A team of students from the University of Strathclyde will be heading to Mexico after winning a design competition run by Engineers without Borders (EWB).
Leanne Nimmo, Catriona McGeechan, Laura Halliday, Rachel Houston, and Amanda Onaga won the Engineering for People Design Challenge with their design for a water treatment system for a medical centre in Lobitos, Peru.
Their design consists of bio-sand filters and a wind turbine intended to benefit the entire community.
The prize for the team is an all-expenses-paid trip to Mexico to meet with EWB’s partner Caminos de Agua and take part in a sustainable development training course.
The Challenge presents students at partner institutions with real-world problems and asks them to come up with innovative solutions.

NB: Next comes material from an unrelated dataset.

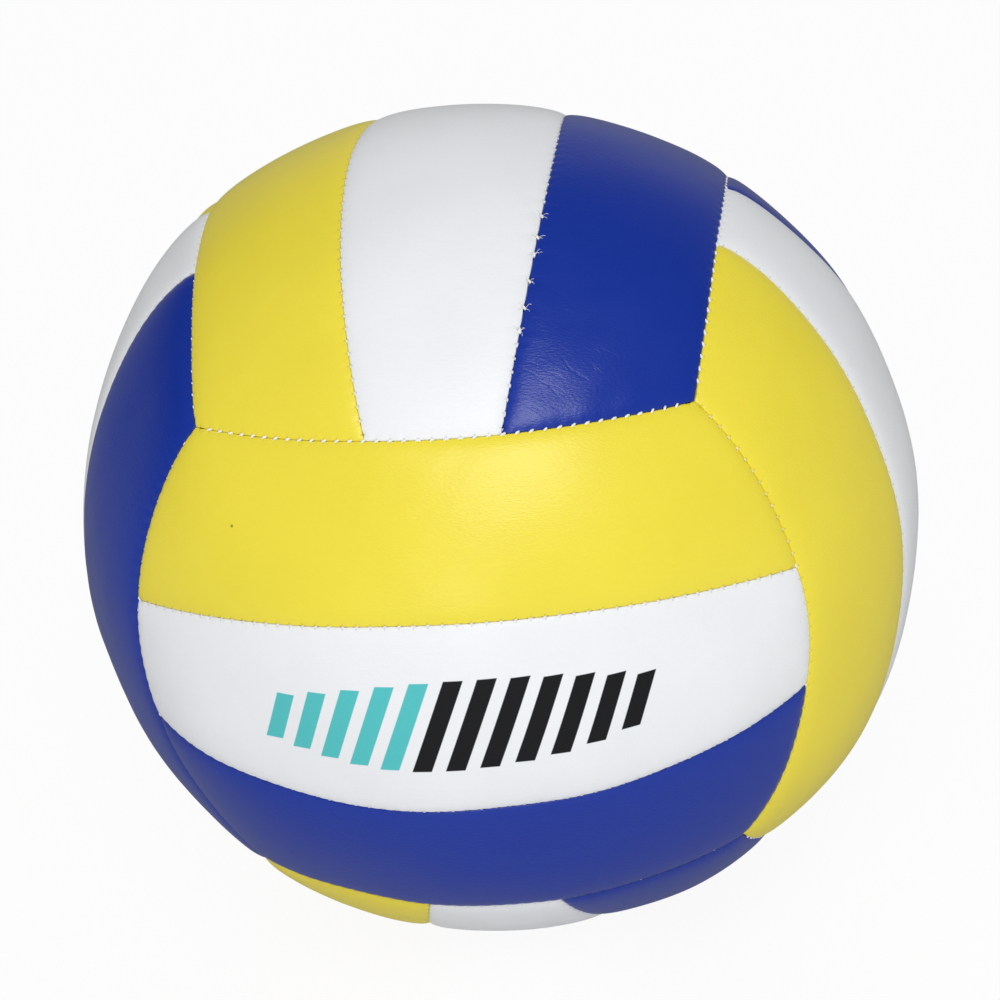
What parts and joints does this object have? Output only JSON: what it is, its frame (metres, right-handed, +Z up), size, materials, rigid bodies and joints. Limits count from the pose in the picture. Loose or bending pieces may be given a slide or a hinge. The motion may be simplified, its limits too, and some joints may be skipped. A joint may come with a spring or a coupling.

It is run as part of the engineering curriculum, and at Strathclyde forms part of the third-year undergraduate programme in Civil and Environmental Engineering, with the best ideas being presented to a panel of judges at a grand final in London.
This year, 35 universities across the UK sent teams to the Grand Final. The Strathclyde team won for having an outstanding design and demonstrating through the poster and oral presentations how well they understood the human element of engineering and incorporated this into their design.
James Minto, research associate in Civil and Environmental Engineering, said: “I think what set this project above all the others was the level of detail that went into making the design appropriate for the local context.
“The team considered the social aspects and the wider implications these have on ensuring the intervention could be operated and maintained sustainably in the long term.
“This allowed them to propose a design that was both practical and feasible and which would benefit the entire town of Lobitos whilst mitigating or minimising any potential for disruption and negative impacts.”